Start by running OCR to convert scanned images into machine text, then normalize and tokenize that output before applying rule‑based matchers and NER models to locate fields. For reliability, use consistent templates, confidence scoring, and human review for low‑confidence areas.

What is the difference between data extraction and data scraping?

Data extraction normally refers to pulling structured fields from documents or controlled sources (like PDFs or forms) for internal workflows, while data scraping often means collecting public web content at scale. Both require legal and ethical checks, but scraping can have added legal risk if it violates terms of service or privacy rules.

Which tools are commonly used for data extraction?

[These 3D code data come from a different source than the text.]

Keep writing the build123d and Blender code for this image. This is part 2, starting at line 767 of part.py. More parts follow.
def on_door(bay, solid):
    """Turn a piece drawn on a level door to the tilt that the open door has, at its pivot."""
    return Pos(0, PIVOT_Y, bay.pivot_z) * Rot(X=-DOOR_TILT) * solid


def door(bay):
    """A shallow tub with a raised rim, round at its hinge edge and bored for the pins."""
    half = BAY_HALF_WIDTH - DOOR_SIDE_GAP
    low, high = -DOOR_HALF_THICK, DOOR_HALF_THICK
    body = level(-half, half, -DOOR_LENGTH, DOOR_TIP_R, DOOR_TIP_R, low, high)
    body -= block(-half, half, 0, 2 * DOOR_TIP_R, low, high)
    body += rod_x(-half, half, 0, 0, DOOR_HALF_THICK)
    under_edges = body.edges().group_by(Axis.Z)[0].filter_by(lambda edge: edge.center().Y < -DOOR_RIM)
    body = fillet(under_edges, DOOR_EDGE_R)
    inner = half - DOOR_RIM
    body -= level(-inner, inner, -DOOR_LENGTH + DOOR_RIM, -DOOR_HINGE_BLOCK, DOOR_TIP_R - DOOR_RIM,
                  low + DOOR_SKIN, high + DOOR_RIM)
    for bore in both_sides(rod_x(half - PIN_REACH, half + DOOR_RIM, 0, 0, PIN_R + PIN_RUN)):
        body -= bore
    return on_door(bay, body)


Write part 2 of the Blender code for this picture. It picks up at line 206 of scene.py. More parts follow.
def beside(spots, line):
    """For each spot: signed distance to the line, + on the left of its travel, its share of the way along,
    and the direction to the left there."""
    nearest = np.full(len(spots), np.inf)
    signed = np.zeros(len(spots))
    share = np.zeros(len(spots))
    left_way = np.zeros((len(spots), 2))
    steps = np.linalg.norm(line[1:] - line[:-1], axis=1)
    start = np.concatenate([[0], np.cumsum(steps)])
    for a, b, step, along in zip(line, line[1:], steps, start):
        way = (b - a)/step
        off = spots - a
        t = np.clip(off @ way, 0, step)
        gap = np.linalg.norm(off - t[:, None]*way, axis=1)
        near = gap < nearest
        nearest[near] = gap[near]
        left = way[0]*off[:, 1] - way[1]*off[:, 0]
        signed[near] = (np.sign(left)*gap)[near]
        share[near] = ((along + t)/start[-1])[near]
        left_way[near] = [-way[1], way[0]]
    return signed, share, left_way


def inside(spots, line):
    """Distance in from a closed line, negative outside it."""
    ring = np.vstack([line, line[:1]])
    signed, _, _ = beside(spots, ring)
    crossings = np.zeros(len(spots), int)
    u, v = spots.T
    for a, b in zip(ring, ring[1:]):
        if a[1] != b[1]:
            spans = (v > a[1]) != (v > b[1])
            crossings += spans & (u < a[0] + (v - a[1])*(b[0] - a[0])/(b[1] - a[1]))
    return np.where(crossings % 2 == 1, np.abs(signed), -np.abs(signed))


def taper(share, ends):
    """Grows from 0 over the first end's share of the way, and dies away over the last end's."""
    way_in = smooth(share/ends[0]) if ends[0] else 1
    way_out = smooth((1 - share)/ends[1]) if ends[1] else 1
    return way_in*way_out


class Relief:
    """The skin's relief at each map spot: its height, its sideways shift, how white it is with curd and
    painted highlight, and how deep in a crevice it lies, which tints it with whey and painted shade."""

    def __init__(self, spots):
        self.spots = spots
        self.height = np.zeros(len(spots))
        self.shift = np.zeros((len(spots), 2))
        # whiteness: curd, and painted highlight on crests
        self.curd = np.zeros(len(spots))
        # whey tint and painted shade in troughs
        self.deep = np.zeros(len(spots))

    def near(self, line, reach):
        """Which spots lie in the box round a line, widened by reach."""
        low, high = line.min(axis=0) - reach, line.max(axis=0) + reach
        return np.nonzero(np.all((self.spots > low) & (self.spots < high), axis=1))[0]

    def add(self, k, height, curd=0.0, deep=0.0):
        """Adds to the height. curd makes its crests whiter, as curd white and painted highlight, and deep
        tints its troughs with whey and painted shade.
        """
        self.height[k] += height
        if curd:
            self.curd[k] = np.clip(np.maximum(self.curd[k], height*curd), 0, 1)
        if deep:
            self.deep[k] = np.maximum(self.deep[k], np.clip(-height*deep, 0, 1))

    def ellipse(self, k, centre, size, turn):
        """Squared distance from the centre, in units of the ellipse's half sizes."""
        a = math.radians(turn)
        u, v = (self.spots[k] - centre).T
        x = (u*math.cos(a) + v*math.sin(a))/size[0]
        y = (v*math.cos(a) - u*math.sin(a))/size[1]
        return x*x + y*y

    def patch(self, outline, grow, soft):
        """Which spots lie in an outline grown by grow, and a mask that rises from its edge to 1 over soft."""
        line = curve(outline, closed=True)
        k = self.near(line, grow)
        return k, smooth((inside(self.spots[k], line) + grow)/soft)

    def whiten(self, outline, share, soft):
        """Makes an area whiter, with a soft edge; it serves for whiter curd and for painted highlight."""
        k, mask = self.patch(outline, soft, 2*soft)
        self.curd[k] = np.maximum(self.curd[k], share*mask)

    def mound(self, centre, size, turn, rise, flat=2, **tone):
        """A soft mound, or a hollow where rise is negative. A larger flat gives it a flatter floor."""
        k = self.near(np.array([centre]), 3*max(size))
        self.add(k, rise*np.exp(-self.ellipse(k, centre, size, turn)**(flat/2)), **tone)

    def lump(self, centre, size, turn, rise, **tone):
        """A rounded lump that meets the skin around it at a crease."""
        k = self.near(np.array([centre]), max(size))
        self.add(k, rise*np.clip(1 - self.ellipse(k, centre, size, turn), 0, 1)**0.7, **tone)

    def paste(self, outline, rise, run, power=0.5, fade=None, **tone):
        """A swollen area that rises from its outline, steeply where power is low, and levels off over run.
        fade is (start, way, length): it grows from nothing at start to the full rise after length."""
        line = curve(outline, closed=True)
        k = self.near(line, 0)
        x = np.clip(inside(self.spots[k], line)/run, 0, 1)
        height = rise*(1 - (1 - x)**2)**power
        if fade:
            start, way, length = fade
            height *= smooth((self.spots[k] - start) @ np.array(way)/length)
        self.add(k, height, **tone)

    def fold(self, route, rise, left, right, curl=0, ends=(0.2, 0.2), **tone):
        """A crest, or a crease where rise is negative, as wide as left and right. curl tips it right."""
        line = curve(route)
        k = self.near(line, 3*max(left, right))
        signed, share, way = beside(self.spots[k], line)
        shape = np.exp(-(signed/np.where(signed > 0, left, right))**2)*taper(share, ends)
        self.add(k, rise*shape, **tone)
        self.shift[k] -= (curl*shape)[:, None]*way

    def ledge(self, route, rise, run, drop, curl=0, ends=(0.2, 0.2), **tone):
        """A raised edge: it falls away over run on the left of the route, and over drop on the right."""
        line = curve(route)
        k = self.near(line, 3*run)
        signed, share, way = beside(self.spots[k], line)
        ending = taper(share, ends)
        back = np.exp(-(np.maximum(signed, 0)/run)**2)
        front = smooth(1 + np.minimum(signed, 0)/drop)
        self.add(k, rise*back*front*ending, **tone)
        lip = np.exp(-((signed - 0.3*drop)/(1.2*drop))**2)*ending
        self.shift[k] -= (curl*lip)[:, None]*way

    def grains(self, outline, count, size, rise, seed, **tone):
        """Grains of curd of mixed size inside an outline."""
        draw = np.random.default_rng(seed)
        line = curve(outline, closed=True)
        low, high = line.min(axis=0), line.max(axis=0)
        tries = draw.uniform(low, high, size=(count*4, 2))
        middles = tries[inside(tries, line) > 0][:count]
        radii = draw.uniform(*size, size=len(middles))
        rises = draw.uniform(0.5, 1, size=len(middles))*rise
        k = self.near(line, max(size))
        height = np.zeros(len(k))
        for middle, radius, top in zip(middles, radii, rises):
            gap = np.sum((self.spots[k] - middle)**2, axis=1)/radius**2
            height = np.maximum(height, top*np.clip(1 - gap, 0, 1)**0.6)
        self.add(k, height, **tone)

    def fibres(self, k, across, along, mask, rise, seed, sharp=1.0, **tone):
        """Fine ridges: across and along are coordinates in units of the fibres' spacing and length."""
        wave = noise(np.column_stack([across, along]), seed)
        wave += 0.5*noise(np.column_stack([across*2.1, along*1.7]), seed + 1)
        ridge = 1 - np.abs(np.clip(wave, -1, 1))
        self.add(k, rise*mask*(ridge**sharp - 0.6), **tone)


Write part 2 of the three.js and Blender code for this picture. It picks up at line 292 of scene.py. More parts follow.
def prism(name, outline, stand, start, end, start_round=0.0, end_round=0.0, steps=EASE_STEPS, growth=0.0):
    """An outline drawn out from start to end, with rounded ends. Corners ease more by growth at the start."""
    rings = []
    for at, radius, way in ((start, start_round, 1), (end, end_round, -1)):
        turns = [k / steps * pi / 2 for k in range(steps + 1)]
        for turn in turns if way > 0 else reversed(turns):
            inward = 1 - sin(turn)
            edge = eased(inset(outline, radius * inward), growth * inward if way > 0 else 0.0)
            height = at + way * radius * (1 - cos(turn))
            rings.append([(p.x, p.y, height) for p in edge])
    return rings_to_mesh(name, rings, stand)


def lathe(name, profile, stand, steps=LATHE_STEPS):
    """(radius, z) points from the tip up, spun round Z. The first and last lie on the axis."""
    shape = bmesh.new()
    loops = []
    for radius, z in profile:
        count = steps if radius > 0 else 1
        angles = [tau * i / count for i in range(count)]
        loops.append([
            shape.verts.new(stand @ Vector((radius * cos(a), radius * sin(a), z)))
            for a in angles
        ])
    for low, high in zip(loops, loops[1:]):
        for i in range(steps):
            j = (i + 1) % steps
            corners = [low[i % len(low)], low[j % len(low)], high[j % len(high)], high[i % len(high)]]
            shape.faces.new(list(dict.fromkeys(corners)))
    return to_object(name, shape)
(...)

Teams commonly combine OCR engines (Tesseract, commercial cloud OCR), NER/modeling frameworks (spaCy, Hugging Face), and rule engines or regex libraries for deterministic matches. Many organizations also use purpose‑built extraction platforms that integrate these techniques with redaction, logging and DPA controls for compliance.

Is data extraction legal?

It can be, but legality depends on the source, the data type and applicable regulations like GDPR or HIPAA. Always limit collection to what’s necessary, obtain consent where required, and bind processors with DPAs and retention policies to reduce legal risk.